Key takeaways
- Marketing amplifies what already exists—when the value proposition is clear, marketing accelerates growth. When it's weak, marketing accelerates confusion.
- Early traction hides the problem—novelty, limited distribution, and forgiving early adopters mask weak value propositions until scale increases and buffers disappear.
- Messaging can't create value—if the product doesn't solve a meaningful problem better than alternatives, no amount of messaging will fix conversion or retention.
- Performance marketing exposes the gap faster—paid channels don't reward ambiguity. When value isn't immediately understood, costs rise and conversion drops.
- Strong brands make marketing feel obvious—when the value proposition is clear, marketing becomes simpler. The message doesn't need layers, and marketing reinforces rather than compensates.
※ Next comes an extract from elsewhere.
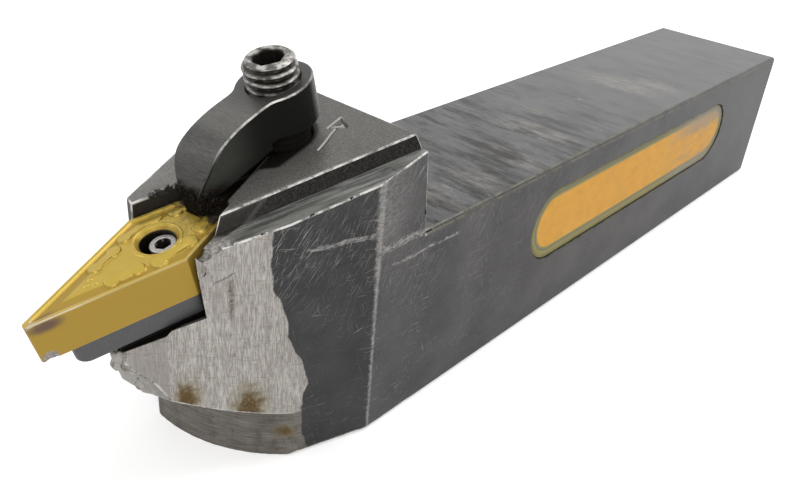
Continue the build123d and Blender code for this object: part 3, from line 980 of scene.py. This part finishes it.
def chip_former(a, b):
    """Height of the insert's top face at each point of its plane."""
    inner = (HALF_LONG * HALF_SHORT - np.abs(a) * HALF_SHORT - np.abs(b) * HALF_LONG) / SIDE
    groove = ramp(inner, LAND_WIDTH, LAND_WIDTH + 0.35) * (1 - 0.85 * ramp(inner, 0.9, 1.9))
    height = -GROOVE_DEPTH * groove
    for (first_a, first_b), (last_a, last_b) in PADS:
        run = np.array((last_a - first_a, last_b - first_b))
        length = np.hypot(*run)
        for mirror_a, mirror_b in ((1, 1), (1, -1), (-1, 1), (-1, -1)):
            from_a, from_b = mirror_a * a - first_a, mirror_b * b - first_b
            along = (from_a * run[0] + from_b * run[1]) / length
            across = np.abs(from_a * run[1] - from_b * run[0]) / length
            lobes = np.minimum(np.hypot(along, across), np.hypot(along - length, across)) - PAD_LOBE
            bridge = np.maximum(across - PAD_BRIDGE, np.abs(along - length / 2) - length / 2)
            raised = ramp(-np.minimum(lobes, bridge), -0.04, 0.09)
            height = np.maximum(height, -GROOVE_DEPTH * groove + PAD_HEIGHT * raised)
    for pip_a, pip_b in PIPS:
        height = height + PIP_HEIGHT * ramp(np.hypot(a - pip_a, b - pip_b), 0.3, 0.14)
    from_ring = np.abs(np.hypot(a, b) - INSERT_HOLE_RADIUS - RING_OFF)
    return height + RING_HEIGHT * ramp(from_ring, 0.16, 0.04)


def make_insert():
    """The insert as one closed surface: bore, top with its chip former, flanks and underside."""
    edge = outline()
    angle = np.arctan2(edge[:, 1], edge[:, 0])
    circle = np.stack([np.cos(angle), np.sin(angle)], 1)
    bore = circle * INSERT_HOLE_RADIUS
    mouth = circle * (INSERT_HOLE_RADIUS + HOLE_CHAMFER)
    rings = []

    def add(points, height):
        level = np.broadcast_to(np.asarray(height, float), (len(points),))
        rings.append(np.column_stack([points, level]))

    for height in np.linspace(-INSERT_THICKNESS, -HOLE_CHAMFER, 8):
        add(bore, height)
    for share in (0.5, 1.0):
        add(bore + (mouth - bore) * share, -HOLE_CHAMFER * (1 - share))
    for row in range(1, TOP_ROWS):
        points = mouth + (edge - mouth) * row / TOP_ROWS
        add(points, chip_former(*points.T))
    add(edge, 0.0)
    for height in np.linspace(0, -INSERT_THICKNESS, 20)[1:]:
        add(edge, height)
    for share in (0.97, 0.9, 0.6, 0.3):
        add(bore + (edge - bore) * share, -INSERT_THICKNESS)
    rings = np.array(rings)
    chip = np.array((*CHIP_PLACE[:2], -INSERT_THICKNESS))
    reach = np.linalg.norm(rings - chip, axis=2)
    uneven = np.random.default_rng(CHIP_SEED).uniform(0.35, 1.0, reach.shape)
    pull = (CHIP_DEPTH * uneven * ramp(reach, CHIP_REACH, 0.35))[:, :, None]
    rings = rings + pull * np.array(CHIP_PULL)
    mesh = rings_to_mesh("insert_top", rings, seat_matrix(), closed=True)
    mesh.materials.append(insert_material())
    # Slope of the top, for the painted shade on the chip former.
    crease = mesh.attributes.new("crease", "FLOAT", "POINT")
    a, b, w = rings.reshape(-1, 3).T
    slope_a = chip_former(a + SLOPE_STEP, b) - chip_former(a - SLOPE_STEP, b)
    slope_b = chip_former(a, b + SLOPE_STEP) - chip_former(a, b - SLOPE_STEP)
    slope = np.hypot(slope_a, slope_b) / (2 * SLOPE_STEP)
    crease.data.foreach_set("value", (slope * (w > -HOLE_CHAMFER)).astype(np.float32))
    smooth(mesh, INSERT_ANGLE)
    piece = new_object("insert_coated", mesh)
    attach(piece, "holder")
    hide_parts("insert")


# ---------------------------------------------------------------- clamp screw

AROUND = 72
ROWS_PER_TURN = 12
# The thread's profile: half the crest's width and the flank's width, as shares of half the pitch.
CREST_SHARE = 0.14
FLANK_SHARE = 0.62
# Size of the small faces that close both ends, and the depths of the socket's mouth and point.
TINY = 0.05
SOCKET_MOUTH = 0.25
SOCKET_POINT = 0.4


def thread_radius(height, turn):
    """Radius of the thread at a height, for an angle in turns: a flat-topped 60 degree profile."""
    share = (height / THREAD_PITCH + turn - THREAD_PHASE) % 1.0
    rise = abs(2 * share - 1)
    flat = min(max((rise - CREST_SHARE) / FLANK_SHARE, 0), 1)
    return SCREW_RADIUS - THREAD_DEPTH * flat


def hexagon_radius(across_flats, turn):
    """Radius of a hexagon for an angle in turns."""
    off_flat = (turn * TAU + math.pi / 6) % (math.pi / 3) - math.pi / 6
    return across_flats / 2 / math.cos(off_flat)


def ring_at(height, radius, *shape):
    """A ring of points at a height; radius is a function of shape and an angle in turns."""
    ring = []
    for column in range(AROUND):
        turn = column / AROUND
        reach = radius(*shape, turn)
        ring.append((reach * math.cos(turn * TAU), reach * math.sin(turn * TAU), height))
    return ring


def screw_radius(height, turn):
    """Radius of the thread with its end chamfers."""
    from_end = min(height - SCREW_END, SCREW_TOP - height)
    return min(thread_radius(height, turn), SCREW_RADIUS - SCREW_CHAMFER + from_end)


def make_screw():
    """The clamp screw with its helical thread, end chamfers and hexagon socket."""
    rows = int((SCREW_TOP - SCREW_END) / (THREAD_PITCH / ROWS_PER_TURN))
    rings = [ring_at(SCREW_END, lambda turn: TINY)]
    for row in range(rows + 1):
        height = SCREW_END + (SCREW_TOP - SCREW_END) * row / rows
        rings.append(ring_at(height, screw_radius, height))
    floor = SCREW_TOP - SOCKET_DEPTH
    rings.append(ring_at(SCREW_TOP, hexagon_radius, SOCKET_ACROSS_FLATS + 2 * SOCKET_MOUTH))
    rings.append(ring_at(SCREW_TOP - SOCKET_MOUTH, hexagon_radius, SOCKET_ACROSS_FLATS))
    rings.append(ring_at(floor, hexagon_radius, SOCKET_ACROSS_FLATS))
    rings.append(ring_at(floor - SOCKET_POINT, hexagon_radius, TINY))
    mesh = rings_to_mesh("clamp_screw_thread", rings, seat_matrix(*SCREW_PLACE), closed=False)
    work = bmesh.new()
    work.from_mesh(mesh)
    bmesh.ops.recalc_face_normals(work, faces=work.faces)
    work.to_mesh(mesh)
    work.free()
    mesh.materials.append(screw_material())
    smooth(mesh, SCREW_ANGLE)
    piece = new_object("clamp_screw_threaded", mesh)
    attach(piece, "clamp_screw")
    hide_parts("clamp_screw")


# ---------------------------------------------------------------- marks cut into the holder

# Engraved arrow on the crown, in the seat frame: a curved shaft and a closed head.
ARROW_SHAFT = ((-19.0, 4.11), (-20.0, 3.82), (-21.0, 3.46), (-21.93, 3.10), (-23.1, 2.72))
ARROW_HEAD = ((-22.59, 1.87), (-24.92, 1.61), (-23.92, 3.46), (-22.59, 1.87))
# Width and depth of a stroke, and the width at its bottom as a share of the width at its top.
STROKE_SIZE = (0.68, 0.2, 0.25)
# Worn gap under the shim's outer edge, on the pocket's floor: its ends, then its size as above.
FLOOR_GROOVE = ((-1.2, 5.45), (8.6, 2.35))
FLOOR_GROOVE_SIZE = (1.1, 0.6, 0.85)

# First seeds of the four groups of lumps, which give each lump its own shape.
CROWN_SEED, EDGE_SEED, NOSE_SEED, TOE_SEED = 0, 20, 60, 80
# How round the swollen lumps are: the smallest radius as a share of the size.
NOSE_ROUND = 0.88
TOE_ROUND = 0.9
# Chips: place and half sizes. First on the crown's pocket edge and the ledge's front, in the seat frame.
CROWN_CHIPS = (
    ((-3.2, -4.75, 1.5), (0.55, 0.5, 0.6)),
    ((-4.1, -4.5, 1.45), (0.75, 0.7, 0.7)),
    ((-5.1, -4.25, 1.5), (0.6, 0.75, 0.8)),
    ((-6.0, -3.85, 1.4), (0.6, 0.5, 0.5)),
    ((-1.5, 5.7, -0.1), (1.0, 0.8, 0.75)),
    ((-2.6, 6.35, 0.05), (0.8, 0.55, 0.5)),
    ((-3.9, 6.75, 0.1), (0.8, 0.4, 0.3)),
    ((-2.9, 5.0, 0.3), (0.7, 0.5, 0.5)),
)
# Chips on the ledge's front corner and along the head's edges, in the part's frame.
EDGE_CHIPS = (
    ((60.5, 5.9, 27.6), (0.3, 0.3, 0.8)),
    ((55.2, 8.35, 30.95), (0.45, 0.25, 0.2)),
    ((50.4, 10.2, 32.15), (0.5, 0.2, 0.2)),
    ((46.2, 11.55, 33.25), (0.4, 0.2, 0.2)),
    ((39.4, 9.9, 35.1), (0.22, 0.22, 0.2)),
    ((34.9, 12.7, 28.3), (0.25, 0.25, 0.5)),
    ((61.9, 5.1, 23.1), (0.5, 0.4, 0.3)),
    ((63.9, 4.25, 22.3), (0.6, 0.4, 0.35)),
    ((65.7, 3.4, 21.7), (0.5, 0.45, 0.4)),
    ((67.6, 2.0, 17.3), (0.6, 0.7, 0.8)),
    ((68.3, 1.2, 19.6), (0.5, 0.6, 0.5)),
    ((66.0, 3.2, 14.9), (0.5, 0.5, 0.6)),
    ((20.0, 12.7, 25.4), (0.9, 0.25, 0.2)),
    ((-8.0, 12.7, 25.4), (0.7, 0.2, 0.25)),
    ((-45.0, 12.7, 25.4), (0.8, 0.25, 0.2)),
)
# Swollen lumps on the nose under the insert: place and half sizes, in the part's frame.
NOSE_LUMPS = (
    ((67.8, 1.2, 18.6), (0.95, 0.9, 1.0)),
    ((67.7, 0.8, 17.3), (0.9, 0.8, 0.9)),
    ((66.8, 1.2, 16.1), (0.8, 0.9, 0.7)),
    ((66.0, 0.4, 14.6), (0.9, 1.0, 0.8)),
    ((65.3, 0.7, 13.1), (0.8, 0.9, 0.8)),
    ((64.5, 0.3, 12.0), (0.8, 1.0, 0.7)),
)


def mark_holder(holder):
    """Engraves the arrow, swells the nose, and knocks out the chips and the gap under the shim."""
    crown = seat_matrix(0, 0, CROWN_HEIGHT)
    strokes = []
    for line in (ARROW_SHAFT, ARROW_HEAD):
        for start, end in zip(line, line[1:]):
            strokes.append(groove(start, end, *STROKE_SIZE, crown))
    carve(holder, strokes)
    carve(holder, lumps(NOSE_LUMPS, NOSE_SEED, NOSE_ROUND), "UNION")
    carve(holder, lumps(CROWN_CHIPS, CROWN_SEED, on_seat=True) + lumps(EDGE_CHIPS, EDGE_SEED))
    carve(holder, [groove(*FLOOR_GROOVE, *FLOOR_GROOVE_SIZE, seat_matrix(0, 0, POCKET_FLOOR))])
    smooth(holder.data, SKIN_ANGLE)


# How much higher the clamp's top stands on its +Y side than on its -Y side.
CLAMP_TOP_RISE = 0.5
# Burnt lumps on the clamp's toe: place in the seat frame and half sizes.
TOE_LUMPS = (
    ((-5.5, -1.5, 2.6), (0.55, 0.7, 0.6)),
    ((-5.3, 0.3, 2.1), (0.6, 0.7, 0.6)),
    ((-5.4, 1.0, 1.3), (0.6, 0.6, 0.6)),
    ((-5.1, -0.6, 1.2), (0.5, 0.7, 0.5)),
    ((-5.8, 1.5, 2.5), (0.5, 0.5, 0.6)),
    ((-5.4, -2.0, 1.4), (0.5, 0.6, 0.6)),
    ((-6.4, 1.9, 1.6), (0.6, 0.4, 0.6)),
)


def tilt_clamp_top(clamp):
    """Raises the +Y side of the clamp's upper face, as it was forged."""
    seat = seat_matrix()
    back = seat.inverted()
    for vert in clamp.data.vertices:
        place = back @ vert.co / MM
        across, high = (place.y + 3.5) / 6.0, (place.z - 4.6) / 1.6
        place.z += CLAMP_TOP_RISE * min(max(across, 0), 1) * min(max(high, 0), 1)
        vert.co = seat @ (place * MM)
    clamp.data.update()


# ---------------------------------------------------------------- the other pieces

holder_materials = [holder_material(), worn_edge_material()]
holder_skin = skin("holder_body", "holder", 0.16, holder_materials)
mark_holder(holder_skin)
clamp_skin = skin("clamp", "clamp", 0.17, [clamp_material(), clamp_edge_material()])
tilt_clamp_top(clamp_skin)
grow(clamp_skin, lumps(TOE_LUMPS, TOE_SEED, TOE_ROUND, on_seat=True))
smooth(clamp_skin.data, SKIN_ANGLE)
skin("shim", "holder", 0.08, [shim_material()])
skin("lock_pin", "lock_pin", 0.12, [pin_material()])
skin("side_label", "holder", 0.05, [label_material()])
make_insert()
make_screw()

# ---------------------------------------------------------------- floor, world and lights

# Sizes and places here are in metres, apart from GLOW_REACH.
FLOOR_SIZE = 3.0
WORLD_LIGHT = 0.55
# The floor glows more for the camera further away: from and to, in millimetres, and the two levels.
GLOW_REACH = (100.0, 400.0)
GLOW = (0.38, 0.6)
LAMP_TARGET = Vector((0.03, 0, 0.015))
# Name, place, size and power.
LAMPS = (
    ("key", (-0.35, 0.10, 0.75), 0.5, 2.6),
    ("side", (0.45, 0.70, 0.40), 0.5, 2.6),
    ("left", (0.50, -0.50, 0.45), 0.4, 0.9),
)


def add_floor():
    """A white floor that clips to white where it is lit and keeps the object's soft shadow."""
    mesh = bpy.data.meshes.new("floor")
    half = FLOOR_SIZE / 2
    corners = [(-half, -half, 0), (half, -half, 0), (half, half, 0), (-half, half, 0)]
    mesh.from_pydata(corners, [], [range(4)])
    new_object("floor", mesh)
    s = Shader("floor_white")
    seen = s.nodes.new("ShaderNodeLightPath").outputs["Is Camera Ray"]
    away = s.vector("LENGTH", s.place)
    glow = s.step(away, *GLOW_REACH, *GLOW, "LINEAR")
    mesh.materials.append(s.finish(
        base_color=(0.9, 0.9, 0.9),
        roughness=0.9,
        specular_ior_level=0.0,
        emission_color=(1, 1, 1),
        emission_strength=s.times(seen, glow),
    ))


def add_world():
    """White where the camera and reflections see it, and a plain level of light elsewhere."""
    s = Shader("studio", "worlds", "Background")
    rays = s.nodes.new("ShaderNodeLightPath").outputs
    seen = s.highest(*[rays[f"Is {kind} Ray"] for kind in ("Camera", "Transmission", "Glossy")])
    strength = s.step(seen, 0, 1, WORLD_LIGHT, 1.0, "LINEAR")
    bpy.context.scene.world = s.finish(color=(1, 1, 1), strength=strength)


def add_lamps():
    """Large soft lamps aimed at the head."""
    for name, place, size, power in LAMPS:
        data = bpy.data.lights.new(name, "AREA")
        data.size = size
        data.energy = power
        lamp = new_object(name, data)
        lamp.location = place
        lamp.rotation_euler = (LAMP_TARGET - Vector(place)).to_track_quat("-Z", "Y").to_euler()


add_floor()
add_world()
add_lamps()
add_camera()
bpy.context.scene.view_settings.view_transform = "Standard"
- Fix the value before you scale the volume—marketing is most effective when applied after hard strategy decisions are made about what problem the brand solves and for whom.
When growth slows, marketing is usually the first lever pulled.
Budgets increase. New channels are tested. Creative gets refreshed. Messaging is sharpened. Performance is scrutinized.
Sometimes this works—briefly. More often, it doesn't. Spend rises. Returns flatten. Teams get busier. The business doesn't get healthier.
That's because marketing is being asked to solve a problem it didn't create.
Marketing amplifies what already exists
Marketing is not a corrective force. It's an amplifier.
When the value proposition is clear, marketing accelerates growth. When it's weak, marketing accelerates confusion. More people see the brand, but fewer understand why it matters.
This is why campaigns can test well and still fail to drive meaningful revenue. Attention increases. Interest spikes. Conversion stalls.
Marketing didn't fail. It did its job too well.
Early traction hides the problem
In the early stages, a weak value proposition is easy to miss.
Novelty carries the brand. Distribution is limited. Competition feels distant. Early adopters are forgiving. Marketing looks efficient because the audience is small and receptive.
As scale increases, those buffers disappear. Customers compare more. Buyers push back. Channels get crowded.
What once felt like momentum starts to feel like resistance.
Messaging can't create value
When results soften, the instinct is to refine the message. Clarify the benefits. Reframe the story. Find a better way to explain why the brand matters.
That only works if the value already exists.
If the product doesn't solve a meaningful problem better, faster, or more clearly than alternatives, no amount of messaging will change the outcome. It may improve click-through. It won't fix conversion or retention.
Explanation is not value creation.
Performance marketing exposes the gap faster
As brands lean further into performance marketing, weak value propositions surface quickly.
Paid channels don't reward ambiguity. They reward clarity. When value isn't immediately understood, costs rise. When differentiation isn't obvious, conversion drops.
At that point, optimization becomes a game of diminishing returns. The funnel is tuned. The creative iterates. The numbers refuse to move.
This is not a performance issue. It's a value issue.
Distribution and marketing often get blamed unfairly
When marketing struggles, teams look for executional fixes. New agencies. New platforms. New formats.
When distribution struggles, teams blame awareness. "If more people knew about us, this would work."
In both cases, the same question goes unanswered: why should someone choose this brand over the alternatives available to them right now?
Until that question has a strong answer, marketing and distribution will continue to absorb the pressure.
Strong brands make marketing feel obvious
When the value proposition is clear, marketing becomes simpler.
The message doesn't need layers. The product doesn't need heavy justification. Price makes sense in context. Distribution supports, rather than challenges, the story.
Marketing still matters—but it's no longer compensating. It's reinforcing.
That's the difference between effort-driven growth and system-driven growth.
Fix the value before you scale the volume
Marketing is most effective when it's applied after the hard decisions are made.
What problem does the brand solve?
For whom?
Why this solution?
Why now?
Why at this price?
Those are strategy questions, not marketing ones. When they're answered well, marketing scales efficiently. When they aren't, marketing becomes expensive noise.
Final thought
Marketing can increase demand.
It cannot create value where none exists.
If growth requires constant explanation, the issue isn't awareness. It's the proposition.
Fix that first. Everything else gets easier.